Violence against women is increasing on TV, according to a new study from the Parents Television Council — and its leaders are urging network exec to step in suggesting the violence could desensitize youths and cause incidents like the “horrendous gang rape” of a woman last weekend in Richmond, Calif.
“A wave of media violence is hitting the public like a tsunami,” said PTC president Tim Winter. He said not only are incidents of violence against women and girls increasing in storylines, but the violence is getting “more graphic and more gruesome.”
PTC’s study tracked depiction of “female victimization” and violence on primetime broadcast TV from 2004 to 2009, focusing on sweeps periods in February and May each year. It didn’t study cable, saying it didn’t have enough staff.
The study noted that depiction of violence overall has changed little over the years — up 2 percent from 2004. Depiction of violence against women, however, was up 120 percent.
It said 29 percent of the incidents were beatings, 18 percent credible threats of violence, 11 perdent were shootings, 8 percent were rapes, 6 percent stabbings and 2 percent torture — but that in 92 percent of the incidents, graphic violence against women was depicted, not just implied.

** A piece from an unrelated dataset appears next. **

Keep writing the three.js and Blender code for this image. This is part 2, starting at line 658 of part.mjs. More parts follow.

“The raw number is not in epidemic proportion,” said Winter. “What is sobering is the trend.”
He suggested that the impact of violence on TV had a desensitizing effect, especially on youths and he urged TV networks and TV advertisers to act. He pointed to the rape incident in Richmond and to recent publicity about pro athletes being involved in beatings.

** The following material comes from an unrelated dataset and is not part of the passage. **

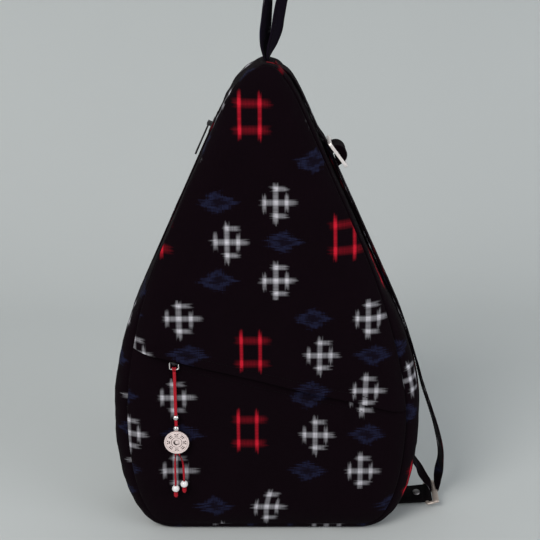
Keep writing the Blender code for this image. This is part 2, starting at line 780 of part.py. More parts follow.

“I believe it is having a devastating effect,” he said.
PTC included cartoon violence in its examination, and the group rapped Fox for violence against women in "Family Guy" and "American Dad," accusing the network of “trivializing the gravity of the issue of violence against women.” Fox declined comment.

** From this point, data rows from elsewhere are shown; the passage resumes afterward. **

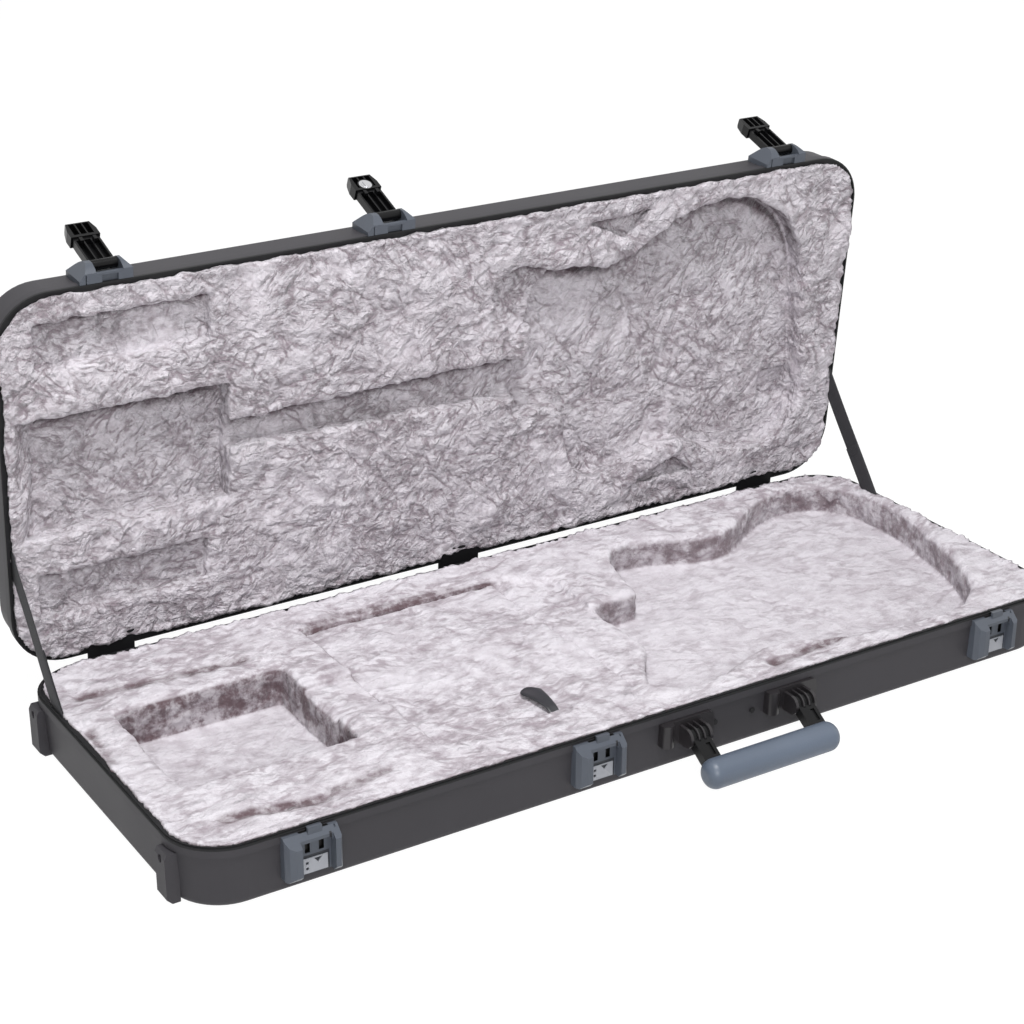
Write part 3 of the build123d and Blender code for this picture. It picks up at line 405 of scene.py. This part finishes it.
def ramp(tree, source, stops):
    """A colour ramp on a value, with (place, colour) stops."""
    node = add_node(tree, "ShaderNodeValToRGB")
    elements = node.color_ramp.elements
    while len(elements) < len(stops):
        elements.new(0.5)
    for element, (place, colour) in zip(elements, stops):
        element.position = place
        element.color = (*colour, 1)
    tree.links.new(source, node.inputs["Fac"])
    return node.outputs["Color"]


def object_point(tree):
    """Object coordinates in metres."""
    return add_node(tree, "ShaderNodeTexCoord").outputs["Object"]


def moulded(name, colour, roughness, grain, depth, spread=0.06, specular=0.5):
    """Moulded plastic: slightly uneven tone, grain bump of a given size in metres."""
    material, tree, shader = new_material(name, colour, roughness)
    place = object_point(tree)
    broad = noise(tree, place, 9.0, 5.0)
    low = tuple(c * (1 - spread) for c in colour)
    high = tuple(min(1, c * (1 + spread)) for c in colour)
    tree.links.new(ramp(tree, broad, ((0.3, low), (0.7, high))), shader.inputs["Base Color"])
    rough = add_node(tree, "ShaderNodeMapRange", inputs={
        "From Min": 0.3, "From Max": 0.7, "To Min": roughness - 0.04, "To Max": roughness + 0.05})
    tree.links.new(broad, rough.inputs["Value"])
    tree.links.new(rough.outputs["Result"], shader.inputs["Roughness"])
    bump = add_node(tree, "ShaderNodeBump", inputs={"Strength": 0.35, "Distance": depth})
    tree.links.new(noise(tree, place, 1 / grain, 2.0), bump.inputs["Height"])
    tree.links.new(bump.outputs["Normal"], shader.inputs["Normal"])
    shader.inputs["Specular IOR Level"].default_value = specular
    return material


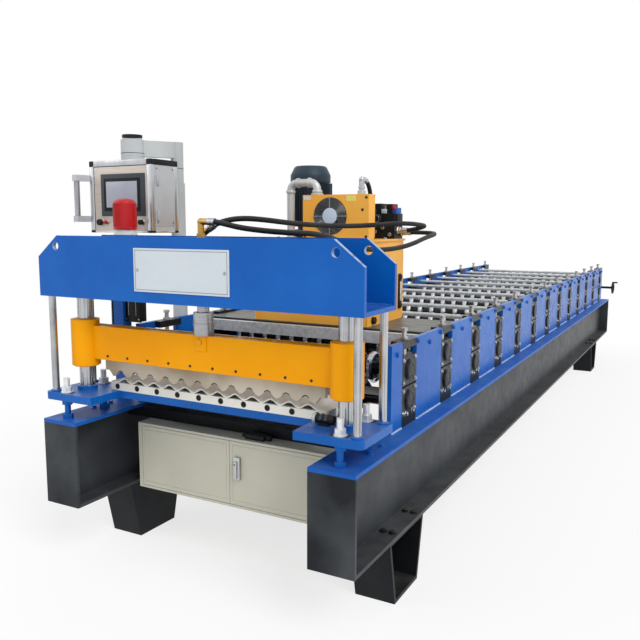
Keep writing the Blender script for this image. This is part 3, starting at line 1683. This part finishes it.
    def tank(self) -> None:
        """Adds bolts, breather, level glass and drain of the tank."""
        low, high = self.lid_y
        spots = [(x, y, self.lid_top) for y in (low + 16, high - 16) for x in (-290, -150, 0, 150, 290)]
        spots += [(s * (self.lid_x - 16), 1150, self.lid_top) for s in SIDES]
        spots = [s for s in spots if not (s[1] < 1000 and -60 < s[0] < 320)]
        screwed("lid_bolts", spots, Finishes.ZINC, (7, 6, 10), seed=7)
        shape = Shape()
        shape.lathe(
            Axis.Z, (-238, 1290, self.lid_top),
            [(0, 0), (34, 0), (34, 5), (27, 6), (27, 12), (38, 13), (40, 16), (40, 34), (34, 42), (0, 44)],
            32,
        )
        shape.piece("breather_cap", Finishes.PLASTIC)
        shape = Shape()
        shape.box((299, 1296, 980), (308, 1328, 1150), 3)
        for z in (996, 1134):
            shape.rod(Axis.X, (299, 1312, z), 12, 14, 1.5)
        shape.rod(Axis.X, (299, 1000, 955), 18, 16, 1.5, 6)
        shape.piece("level_glass_frame", Finishes.PLASTIC)
        Shape().box((307, 1305, 1018), (310, 1319, 1112), 1.2).piece("level_glass", Finishes.GAUGE)
        points, edges = [], []
        for x in (-299, 299):
            for y in (946, 1354):
                edges.append((len(points), len(points) + 1))
                points += [(x, y, 934), (x, y, 1306)]
        grown(
            "weld_beads", "tank_welds", points, Finishes.ORANGE, edges=edges, radius=0.0032, step=0.005,
            seed=13,
        )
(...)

PTC said every network except ABC “demonstrated a dramatic increase in the number of storylines that included violence against women.”
It said the number was up 192 percent at NBC, 119 percent at CBS, 109 percent at Fox and 39 percent at ABC. CBS had the highest number of incidents.
Senate Commerce Committee Chairman Jay Rockefeller, D-W.Va., has repeatedly expressed concerns about the amount of violence on TV and Winter said his group had sent the senator the study.
Winter said he was hopeful that the TV industry would act voluntarily to lessen incidents but also that Sen. Rockefeller would hold a hearing to push the TV industry to act.